[Records from a dataset]
--------------------------------
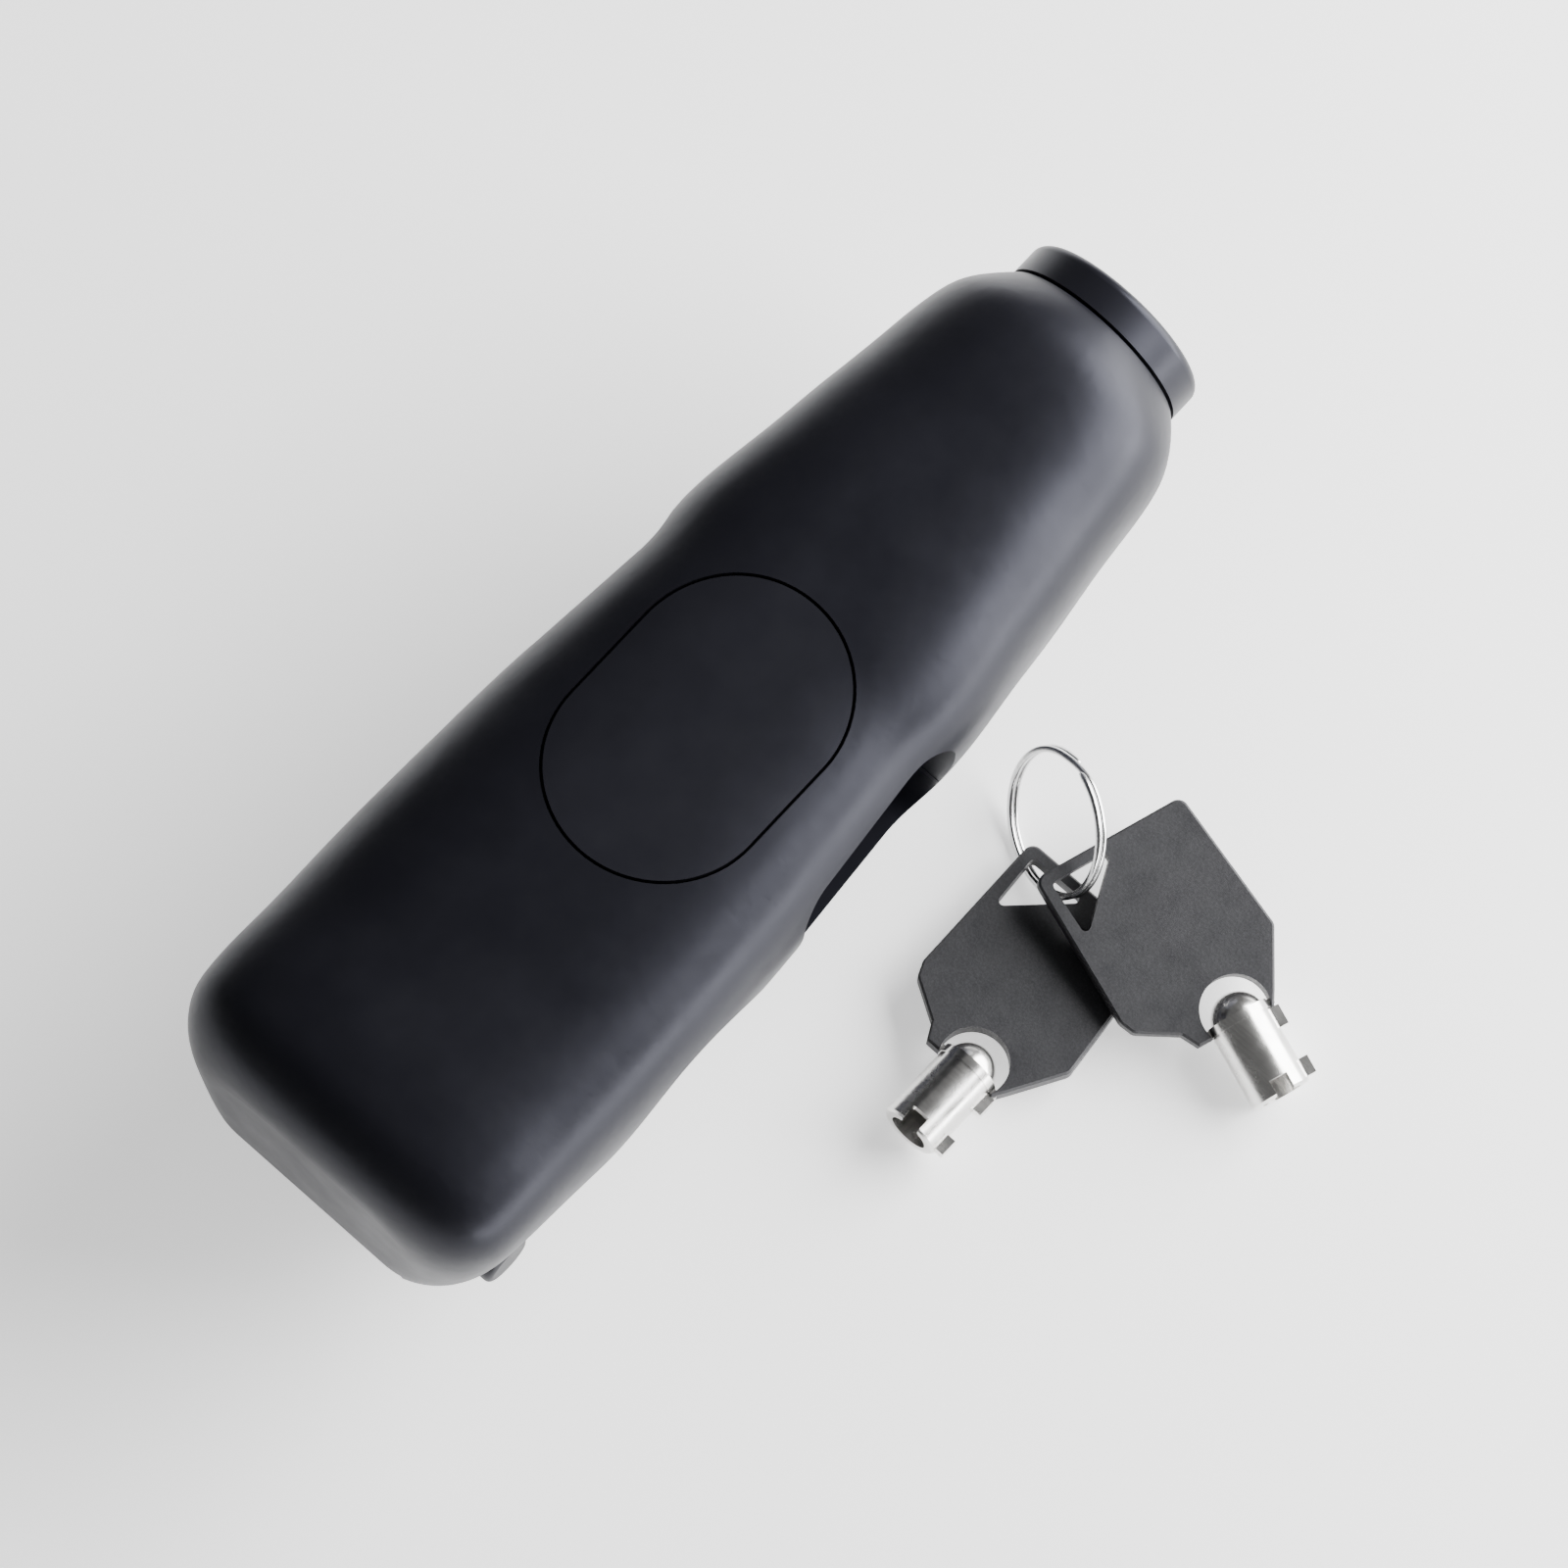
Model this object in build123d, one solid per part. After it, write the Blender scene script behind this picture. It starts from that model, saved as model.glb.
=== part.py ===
from build123d import *

import math
import os

# Handlebar grip and brake-lever lock, closed and unlocked, with its two keys on a ring.
# Frame: origin at the middle of the grip channel's axis, +X towards the lock cylinder,
# +Y across the lock, +Z up through the badge. The grip channel runs along Y. Millimetres.

# ------------------------------------------------------------------ driving dimensions
REAR_X = -43.0
NOSE_X = 106.4
TIP_X = 112.0
TOP_Z = 31.0
FLOOR_Z = -24.0
LOCK_Z = 13.0                 # height of the lock cylinder's axis
JAW_END_X = 80.0
PARTING = 0.2                 # half the gap between body and jaw

GRIP_R = 17.25                # inside the rubber pads: the handlebar grip's radius
PAD = 2.0
PAD_HALF = 19.0               # half length of the grip pads
LIP_R = 17.6                  # hole in the flanks, just clear of the grip
SLOT = (21.4, 52.8)           # lever slot, along X
SLOT_FLOOR = -7.5
SLOT_ROOF = 22.6
SLOT_CORNER = 5.5

PIN_X = -32.0                 # hinge pin, on the parting plane
PIN_R = 3.0
EAR_R = 12.3
KNUCKLE_R = 8.6
KNUCKLE_HALF = 15.0
EAR_GAP = 0.4
HEAD_R = 3.8
HEAD_Y = 24.3                 # how far the pin's head and its cap reach out

STRAP_HALF = 8.0
STRAP = 2.5
TONGUE = (62.0, 66.0)         # striker tongue, along X
TONGUE_TOP = 19.0
JAW_SCREW_X = (31.0, 51.0)
BOLT_R = 4.0
TAIL_R = 6.0
BOLT_TIP_X = 68.8
BOLT_TRAVEL = 8.0
FOLLOWER_X = 90.0
FOLLOWER_R = 1.3
DRUM_R = 3.7

BARREL_R = 9.5
COLLAR_R = 14.0
KEYWAY_R = 4.35
SHEAR_X = 102.6
TUMBLERS = 7
TUMBLER_PCR = 3.35
TUMBLER_R = 0.7

BADGE_X = 30.0
BADGE_SIZE = (44.0, 30.0)
BADGE_DEPTH = 3.0
BADGE_GROOVE = 0.45

KEY_R = 4.2
KEY_BORE_R = 2.8
KEY_LENGTH = 11.5
BOW = 2.6                     # thickness of a key's bow
CUTOUT_R = 4.8                # round opening of the bow at the barrel's root
RING_R = 9.8
WIRE = (0.9, 0.75)            # split ring's wire: across the ring, along its axis
RING_CENTRE = (62.6, -35.0, FLOOR_Z + 9.295)
RING_HEADING = 241.0          # direction of the ring's level diameter
RING_LEAN = 62.0
# each key: the point of its eye where the wire crosses, measured from the barrel's root,
# its place round the ring, where its barrel points and how far its barrel dips
KEY_PLACES = {
    "key_1": ((-8.4, 25.5), -42.98, -90.4, -2.2),
    "key_2": ((-10.2, 24.5), -4.1, -18.3, 7.25),
}


# ------------------------------------------------------------------ helpers
def ramp(x, start, stop, low, high):
    """Smooth change from low to high as x goes from start to stop."""
    t = min(max((x - start) / (stop - start), 0.0), 1.0)
    return low + (high - low) * t * t * (3.0 - 2.0 * t)


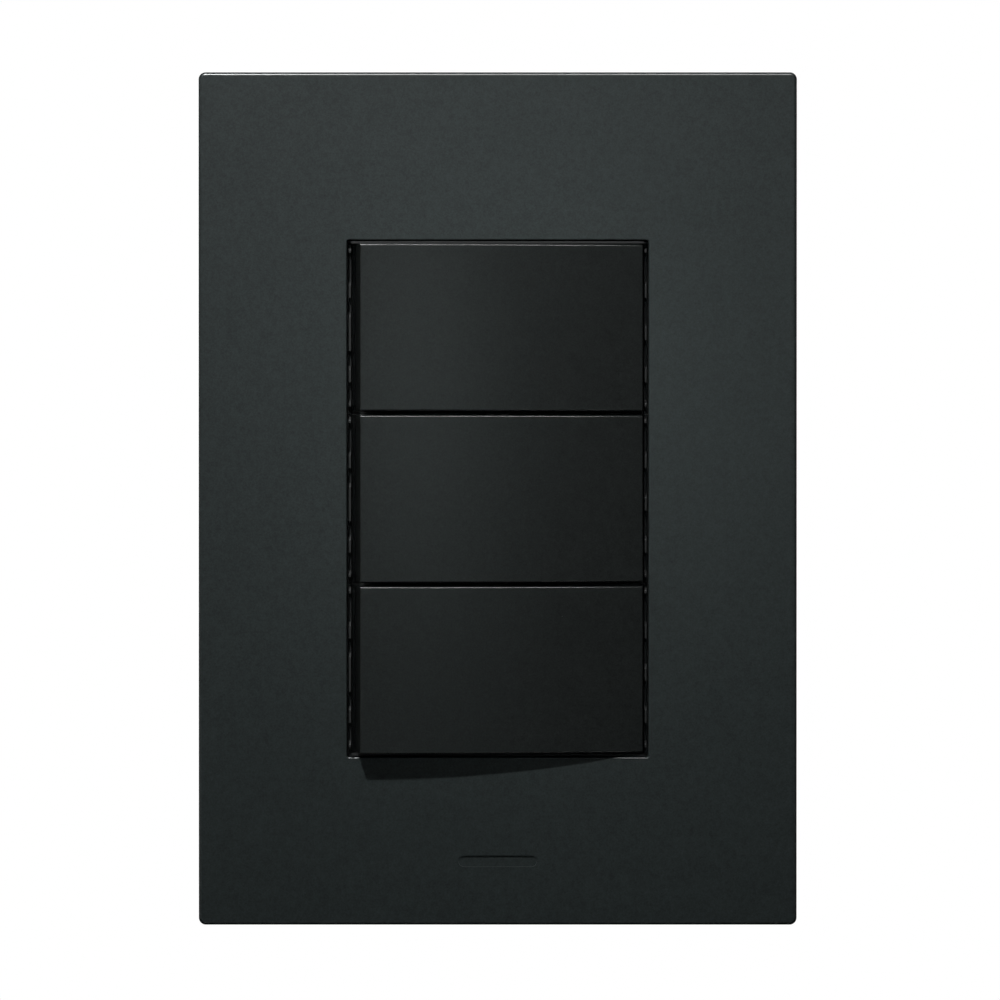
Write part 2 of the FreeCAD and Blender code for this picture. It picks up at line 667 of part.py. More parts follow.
--------------------------------
# Required work
What are the exact lines from the beginning of the material through the line containing "BADGE_GROOVE = 0.45"? Write out those lines alone.

# Result below
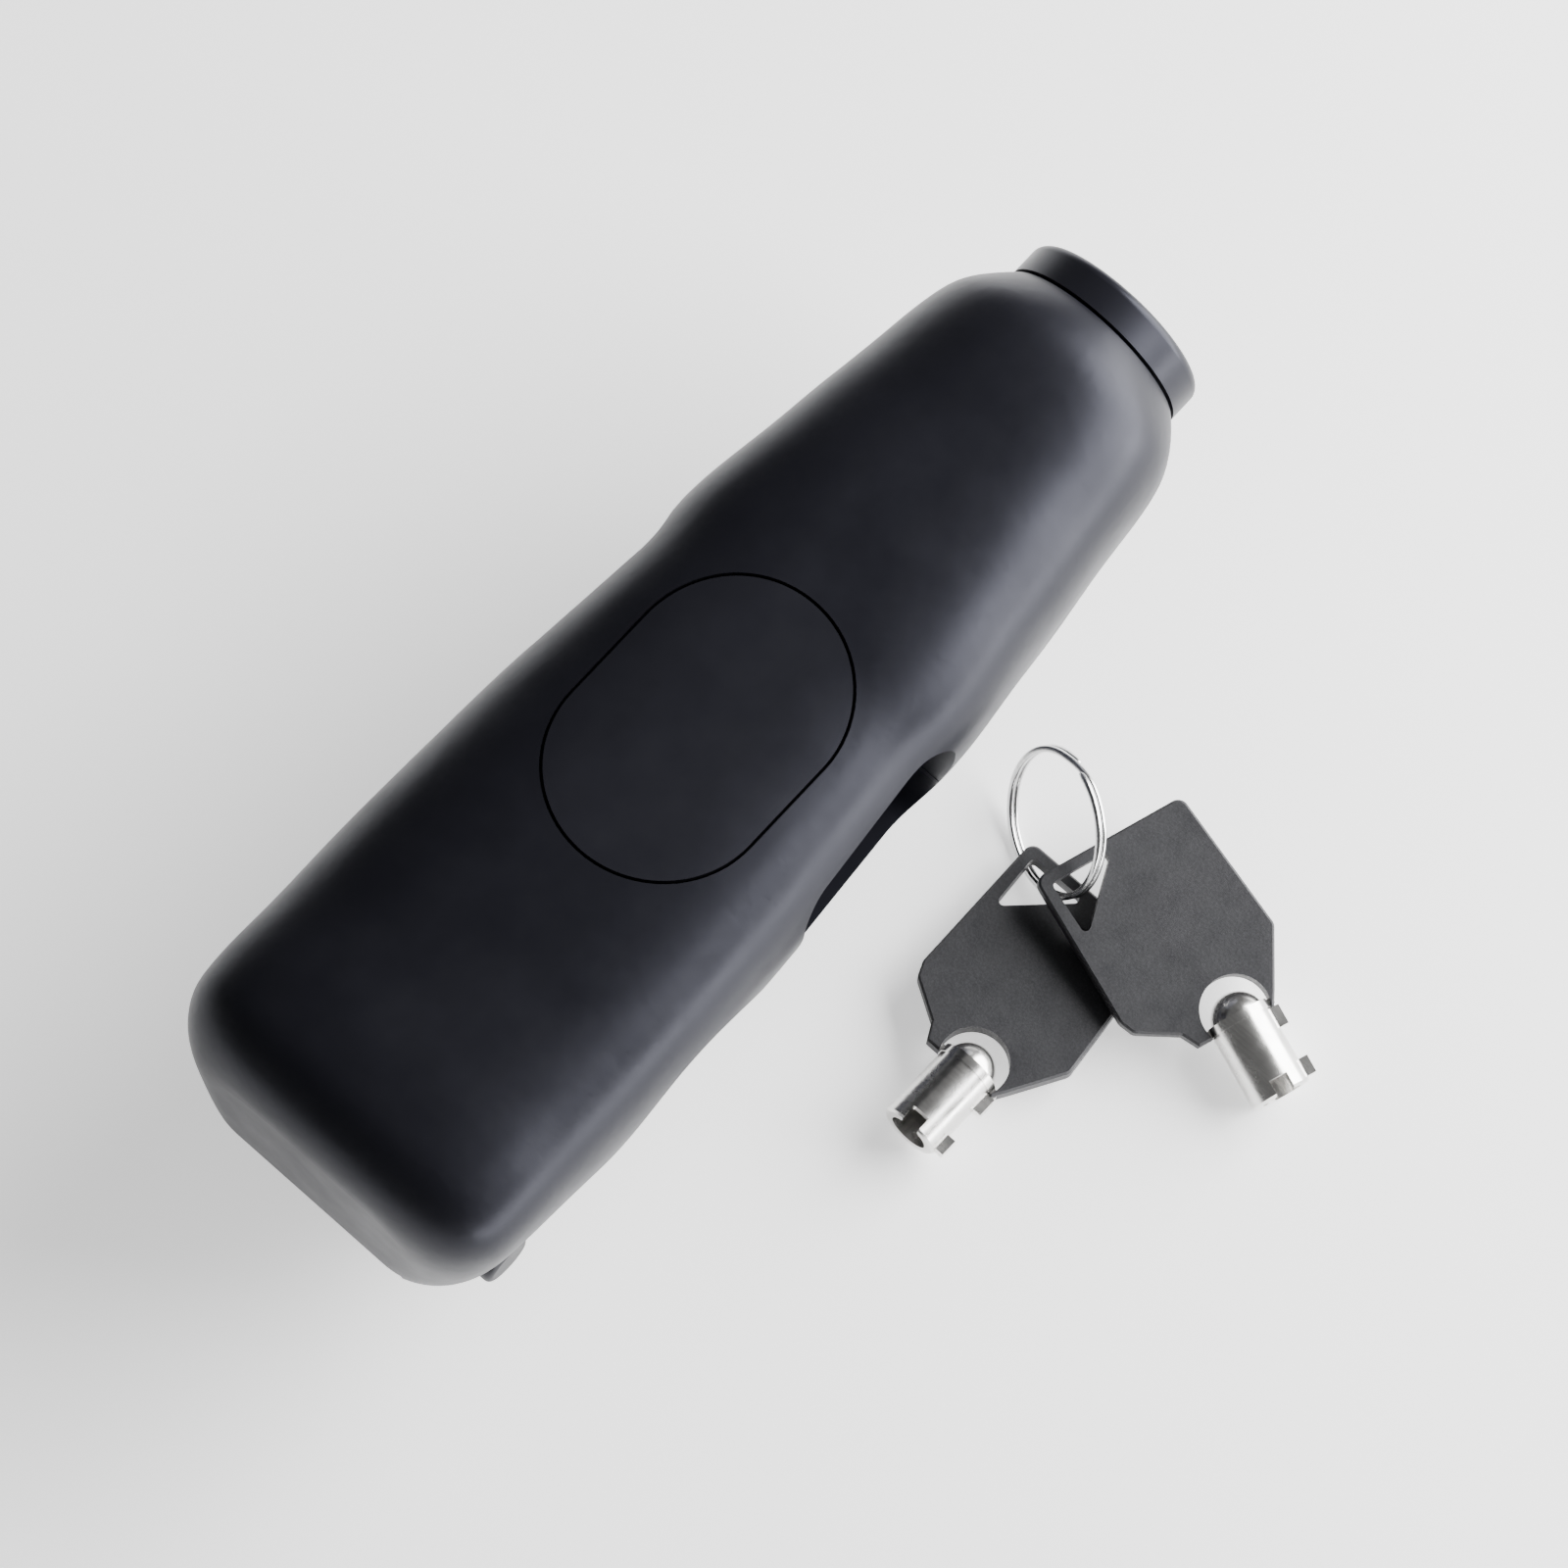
Model this object in build123d, one solid per part. After it, write the Blender scene script behind this picture. It starts from that model, saved as model.glb.
=== part.py ===
from build123d import *

import math
import os

# Handlebar grip and brake-lever lock, closed and unlocked, with its two keys on a ring.
# Frame: origin at the middle of the grip channel's axis, +X towards the lock cylinder,
# +Y across the lock, +Z up through the badge. The grip channel runs along Y. Millimetres.

# ------------------------------------------------------------------ driving dimensions
REAR_X = -43.0
NOSE_X = 106.4
TIP_X = 112.0
TOP_Z = 31.0
FLOOR_Z = -24.0
LOCK_Z = 13.0                 # height of the lock cylinder's axis
JAW_END_X = 80.0
PARTING = 0.2                 # half the gap between body and jaw

GRIP_R = 17.25                # inside the rubber pads: the handlebar grip's radius
PAD = 2.0
PAD_HALF = 19.0               # half length of the grip pads
LIP_R = 17.6                  # hole in the flanks, just clear of the grip
SLOT = (21.4, 52.8)           # lever slot, along X
SLOT_FLOOR = -7.5
SLOT_ROOF = 22.6
SLOT_CORNER = 5.5

PIN_X = -32.0                 # hinge pin, on the parting plane
PIN_R = 3.0
EAR_R = 12.3
KNUCKLE_R = 8.6
KNUCKLE_HALF = 15.0
EAR_GAP = 0.4
HEAD_R = 3.8
HEAD_Y = 24.3                 # how far the pin's head and its cap reach out

STRAP_HALF = 8.0
STRAP = 2.5
TONGUE = (62.0, 66.0)         # striker tongue, along X
TONGUE_TOP = 19.0
JAW_SCREW_X = (31.0, 51.0)
BOLT_R = 4.0
TAIL_R = 6.0
BOLT_TIP_X = 68.8
BOLT_TRAVEL = 8.0
FOLLOWER_X = 90.0
FOLLOWER_R = 1.3
DRUM_R = 3.7

BARREL_R = 9.5
COLLAR_R = 14.0
KEYWAY_R = 4.35
SHEAR_X = 102.6
TUMBLERS = 7
TUMBLER_PCR = 3.35
TUMBLER_R = 0.7

BADGE_X = 30.0
BADGE_SIZE = (44.0, 30.0)
BADGE_DEPTH = 3.0
BADGE_GROOVE = 0.45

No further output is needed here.